Schematic representation of a proposed model of DNA damage and inflammation following cellular uptake of cfCh. NHEJ = non-homologous end-joining; HR = homologous recombination; NHR = non-homologous recombination. Reproduced with modification from Chaudhary et al. 2018.

Figure 9

FISH detection of genomic integration of human DNA in mouse cells highlighting co-localization of human genomic and human pan-centromeric signals (arrow heads). Metaphase spreads were prepared from a single cell clone developed from NIH3T3 mouse fibroblast cells treated with cfCh isolated from sera of cancer patients [64]. FISH was performed using human whole genomic and human pan-centromeric probes as described in reference [64]. Magnification x60. (Unpublished data form authors’ lab).

Figure 10

Chromosomal aberrations induced in healthy cells by cfCh released from dying cancer cells. NIH3T3 mouse fibroblast cells were grown in conditioned medium of irradiated (10 Gy) MDA-MB-321 human breast cancer cells for 96 h. Cell culture was continued in fresh medium and karyotype analysis was performed at the 10th passage. (A,B) wagon-wheel representation of chromosomal aberrations in control and conditioned medium treated NIH3T3 cells, respectively. Fifteen metaphases were analyzed in each case and average percentage values are given in the figures. (C) depiction of various chromosomal abnormalities. Reproduced from [84].

Figure 11

Co-localization of γH2AX and NFκB fluorescent signals in vital organs of mice following intravenous injection of Adriamycin treated dying B16-F10 cells. One hundred thousand cells were injected intravenously into mice and animals were killed after 72 h.

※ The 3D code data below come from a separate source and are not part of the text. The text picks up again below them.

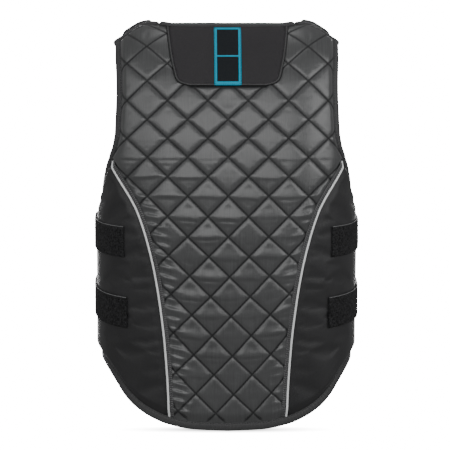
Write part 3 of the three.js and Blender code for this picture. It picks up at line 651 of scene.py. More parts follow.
def quiltShape(x, z, seamSide):
    # crowned diamonds: depth times one minus the product of two rises away from the seams, each a narrow
    # parabola and a broad one; then folds across the middle of a cell, and ripples beside the piped seam
    p, q = quiltPlace(x, z)
    d1, d2 = seamAway(x, z)
    near, broad = quilt["grooveWidth"], quilt["shoulderWidth"]
    step = lambda d: (1 - quilt["grooveShare"] * (1 - np.minimum(d / near, 1)) ** 2
                      - (1 - quilt["grooveShare"]) * (1 - np.minimum(d / broad, 1)) ** 2)
    crown = step(d1) * step(d2)
    # flatter over the shoulders and along the armholes
    lowered = smooth((quilt["shoulderFrom"] - z) / quilt["shoulderOver"])
    beside = smooth((np.abs(x) - quilt["sideFrom"]) / quilt["sideOver"])
    beside = beside * smooth((z - quilt["sideAbove"]) / quilt["sideRise"])
    depth = quilt["grooveDepth"] * mix(quilt["shoulderDepth"], 1, lowered)
    depth = depth * mix(1, quilt["sideDepth"], beside)
    relief = -depth * (1 - crown)
    fp, fq = p - np.floor(p), q - np.floor(q)
    dice = cellChance[np.floor(p).astype(int) % 80, np.floor(q).astype(int) % 80]
    high, wide = fp - fq, fp + fq - 1
    lower = smooth((folds["from"] - z) / folds["over"])
    lower = lower * (1 - folds["hemLoss"] * smooth((folds["hemFrom"] - z) / folds["hemOver"]))
    lower = lower * (folds["even"] - folds["left"] * np.tanh(x / folds["leftReach"]))
    size = folds["height"] * lower * np.clip(dice[..., 0] * 1.5 - 0.2, 0, 1)
    bend = (folds["slant"] * wide + folds["curve"] * wide ** 2) * (dice[..., 2] - 0.5)
    gap = high - (folds["place"] + folds["stray"] * (dice[..., 1] - 0.5) + bend)
    fold = np.exp(-(gap / np.where(gap > 0, folds["above"], folds["under"])) ** 2)
    relief = relief + size * fold * (1 - wide ** 2) ** 1.2 * smooth(np.minimum(d1, d2) / folds["clear"])
    second = np.exp(-((gap + folds["secondPlace"]) / folds["secondWidth"]) ** 2)
    second = second * (dice[..., 3] > folds["secondRare"])
    relief = relief + folds["second"] * size * second * (1 - wide ** 2)
    beside = np.exp(-((seamSide - ripples["away"]) / ripples["width"]) ** 2)
    beside = beside * smooth((ripples["from"] - z) / ripples["over"])
    slanted = z - ripples["slant"] * np.abs(x)
    wave = np.sin(2 * np.pi * slanted / ripples["pitch"] + 1.5 * np.sin(z / 37)
                  + 2.2 * softNoise(x / 25, z / 25, 5))
    return relief + ripples["height"] * beside * np.maximum(wave, -0.5) * np.where(x < 0, 1, ripples["right"])


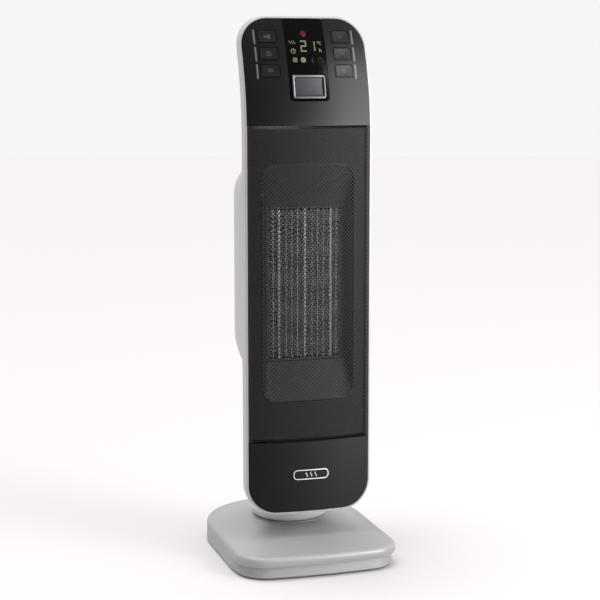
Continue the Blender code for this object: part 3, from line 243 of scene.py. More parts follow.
def lit(name, colour, strength):
    """A light-emitting sign behind dark acrylic: an even glow with a little grain."""
    material, tree, shader, place = start_material(name)
    shader.inputs["Roughness"].default_value = 0.4
    shader.inputs["Specular IOR Level"].default_value = 0.1
    shader.inputs["Emission Strength"].default_value = strength
    grain = add_node(
        tree,
        "ShaderNodeTexNoise",
        {"Scale": 1 / (1.2 * MM), "Detail": 1.0},
        {"Vector": (place, "Object")},
    )
    mix = add_node(tree, "ShaderNodeMix", links={"Factor": (grain, "Fac")}, data_type="RGBA")
    mix.inputs[6].default_value = (*(0.75 * c for c in colour), 1)
    mix.inputs[7].default_value = (*(min(1, 1.15 * c) for c in colour), 1)
    shader.inputs["Base Color"].default_value = (*(0.06 * c for c in colour), 1)
    tree.links.new(mix.outputs[2], shader.inputs["Emission Color"])
    return material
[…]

The vital organs were removed and stained with antibodies against γH2AX and NFκB and examined by fluorescence microscopy. Magnification x40. Reproduced from [83].

Figure 12

Schematic representation of a proposed model to explain detection of co-localized fluorescent signals of γH2AX and NFκB. Reproduced with modification from [96].

Figure 13

Positive correlation between serum cfCh levels and inflammatory cytokines (IL-6 and TNF-α). The study included 140 healthy subjects aged 15–70 years. cfCh levels were measured using the Cell Death Detection ELISAPlus kit (Roche Applied Sciences, Mannheim, Germany). Results are expressed in arbitrary units (AU). IL-6 and TNF-α were measured using cytometric bead array assay kit (BD Biosciences, San Jose, CA, USA). Reproduced from [62].